Helping to set-up local groups
QPCC also helps local people form groups with other like-minded or interested people in response to ideas or issues that they are facing. The Harrow Road Retailers Association, which was set up to involve them in the improvements to the road, set up in 2016 for shopkeepers working in the Harrow Road from Ladbroke Grove to Maida Hill, is one such example. With over 100 members, their aim is to develop a high street which people can be proud of, taking into account issues such as shop fronts and awnings, forecourts, parking, preservation of the heritage of the original buildings and the introduction of new and varied shops.

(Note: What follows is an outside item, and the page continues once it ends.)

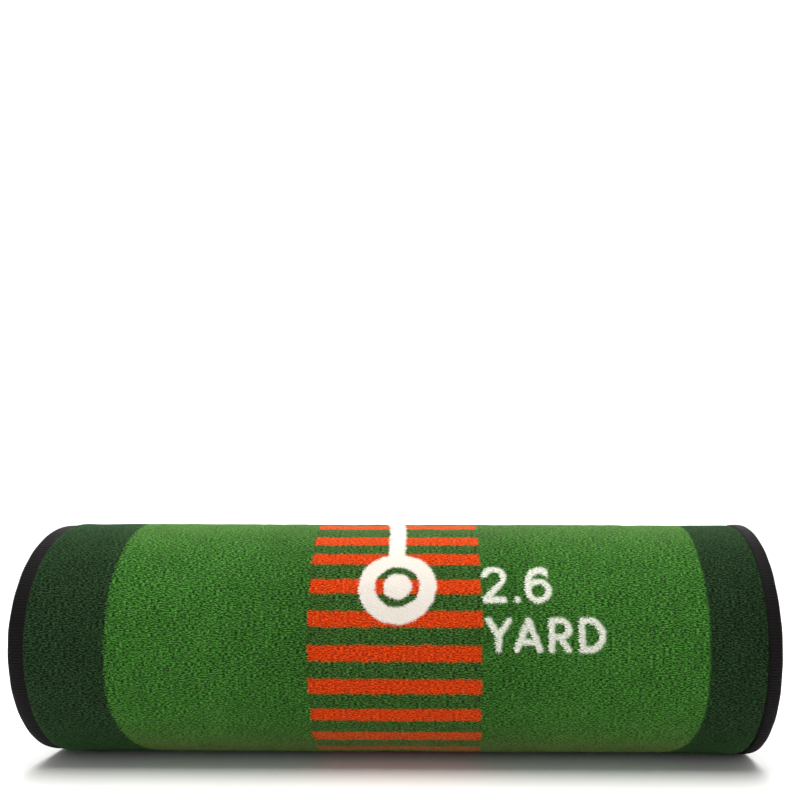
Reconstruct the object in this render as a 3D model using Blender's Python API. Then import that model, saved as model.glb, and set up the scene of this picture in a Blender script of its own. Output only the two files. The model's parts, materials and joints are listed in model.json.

QPCC is also working with local residents to set up an artist’s collective, which will be working alongside the public and community arts working group to bring colour and life to our streets.
London Mayor’s Citizenship Engagement /Arts and Culture Team Project
This project ran in 2018 in conjunction with Working With Men. The joint project trained up a group of young black and minority ethnic men as “peer researchers” who then explored how London’s arts and culture scene can be made more inclusive for all. The Mayor’s office funded this project.
In 2013 Westminster City Council (WCC) removed an old steel climbing frame, leaving the park with minimal provision for school-age children. QPCC worked in partnership with WCC and the Friends of Queen’s Park Gardens to raise funds from Sita Trust. A new climbing frame with slide, a cone climber and a roundabout were among the new equipment installed in 2014.
QPCC helped to have the first secure street bike hangars in the borough installed, in Ilbert Street in 2017. They have been successful and very popular. After an initial year trial period, WCC agreed to extend provision for another year. QPCC will continue to campaign for them to be made permanent, as well as for the installation of additional shelters elsewhere in Queen’s Park.